>>>>>

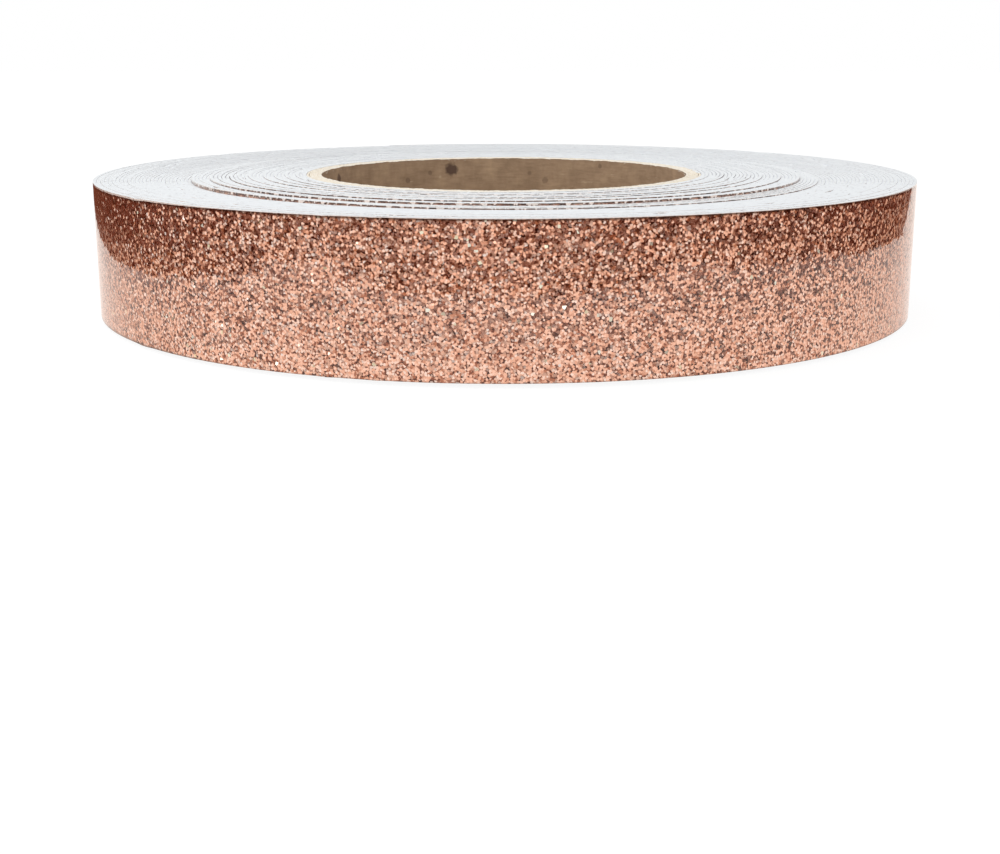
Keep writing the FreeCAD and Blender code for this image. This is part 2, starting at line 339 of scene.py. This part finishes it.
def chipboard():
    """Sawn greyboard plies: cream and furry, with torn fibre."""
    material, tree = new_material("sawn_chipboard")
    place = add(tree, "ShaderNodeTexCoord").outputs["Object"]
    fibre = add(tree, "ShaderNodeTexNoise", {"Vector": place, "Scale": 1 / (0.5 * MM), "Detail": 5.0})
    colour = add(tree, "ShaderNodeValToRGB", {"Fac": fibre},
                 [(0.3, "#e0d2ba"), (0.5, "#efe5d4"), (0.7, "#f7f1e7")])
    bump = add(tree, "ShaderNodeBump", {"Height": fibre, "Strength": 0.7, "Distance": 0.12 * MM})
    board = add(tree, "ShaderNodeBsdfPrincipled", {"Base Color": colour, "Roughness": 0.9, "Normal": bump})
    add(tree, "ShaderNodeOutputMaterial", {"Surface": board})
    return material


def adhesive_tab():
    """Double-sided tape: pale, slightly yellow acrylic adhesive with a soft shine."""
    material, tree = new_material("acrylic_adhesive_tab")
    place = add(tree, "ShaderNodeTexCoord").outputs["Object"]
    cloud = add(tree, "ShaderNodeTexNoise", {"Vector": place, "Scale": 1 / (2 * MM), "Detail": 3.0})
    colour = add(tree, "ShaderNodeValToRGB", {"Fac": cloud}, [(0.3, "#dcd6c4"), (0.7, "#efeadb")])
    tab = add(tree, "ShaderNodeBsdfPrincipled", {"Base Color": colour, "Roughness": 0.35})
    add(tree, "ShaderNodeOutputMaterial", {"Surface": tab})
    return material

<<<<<

The problem:
Output the data above exactly, please, line for line.

Complete response:
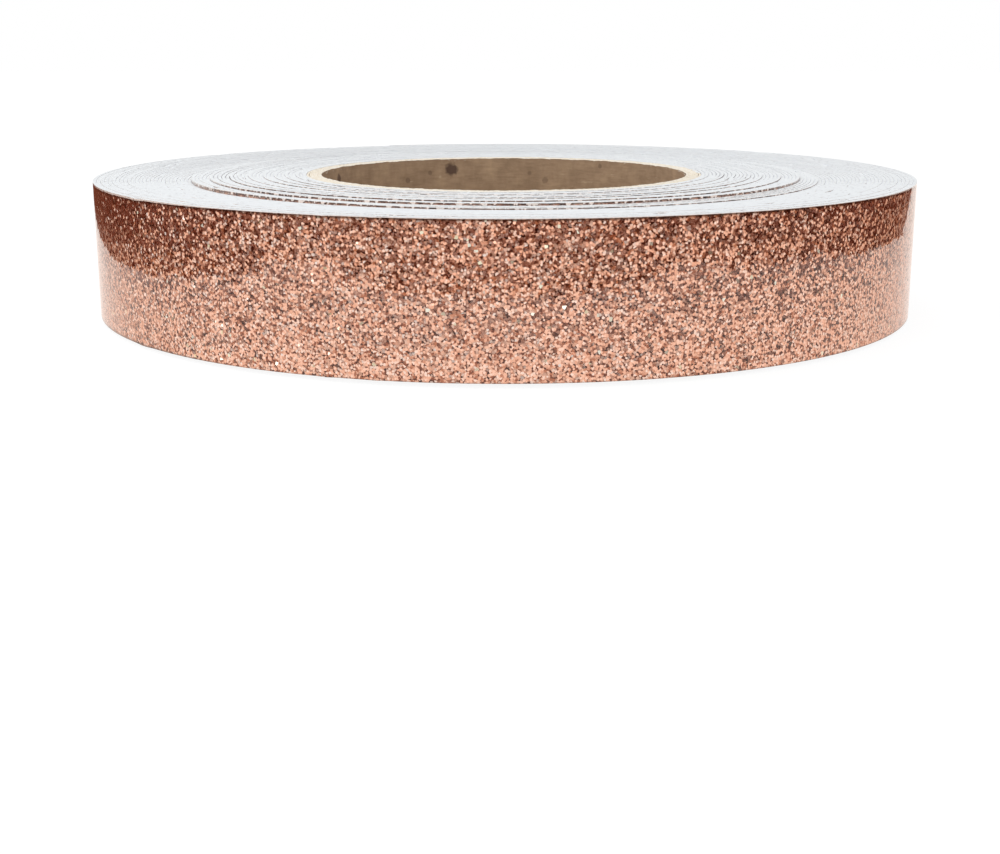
Keep writing the FreeCAD and Blender code for this image. This is part 2, starting at line 339 of scene.py. This part finishes it.
def chipboard():
    """Sawn greyboard plies: cream and furry, with torn fibre."""
    material, tree = new_material("sawn_chipboard")
    place = add(tree, "ShaderNodeTexCoord").outputs["Object"]
    fibre = add(tree, "ShaderNodeTexNoise", {"Vector": place, "Scale": 1 / (0.5 * MM), "Detail": 5.0})
    colour = add(tree, "ShaderNodeValToRGB", {"Fac": fibre},
                 [(0.3, "#e0d2ba"), (0.5, "#efe5d4"), (0.7, "#f7f1e7")])
    bump = add(tree, "ShaderNodeBump", {"Height": fibre, "Strength": 0.7, "Distance": 0.12 * MM})
    board = add(tree, "ShaderNodeBsdfPrincipled", {"Base Color": colour, "Roughness": 0.9, "Normal": bump})
    add(tree, "ShaderNodeOutputMaterial", {"Surface": board})
    return material


def adhesive_tab():
    """Double-sided tape: pale, slightly yellow acrylic adhesive with a soft shine."""
    material, tree = new_material("acrylic_adhesive_tab")
    place = add(tree, "ShaderNodeTexCoord").outputs["Object"]
    cloud = add(tree, "ShaderNodeTexNoise", {"Vector": place, "Scale": 1 / (2 * MM), "Detail": 3.0})
    colour = add(tree, "ShaderNodeValToRGB", {"Fac": cloud}, [(0.3, "#dcd6c4"), (0.7, "#efeadb")])
    tab = add(tree, "ShaderNodeBsdfPrincipled", {"Base Color": colour, "Roughness": 0.35})
    add(tree, "ShaderNodeOutputMaterial", {"Surface": tab})
    return material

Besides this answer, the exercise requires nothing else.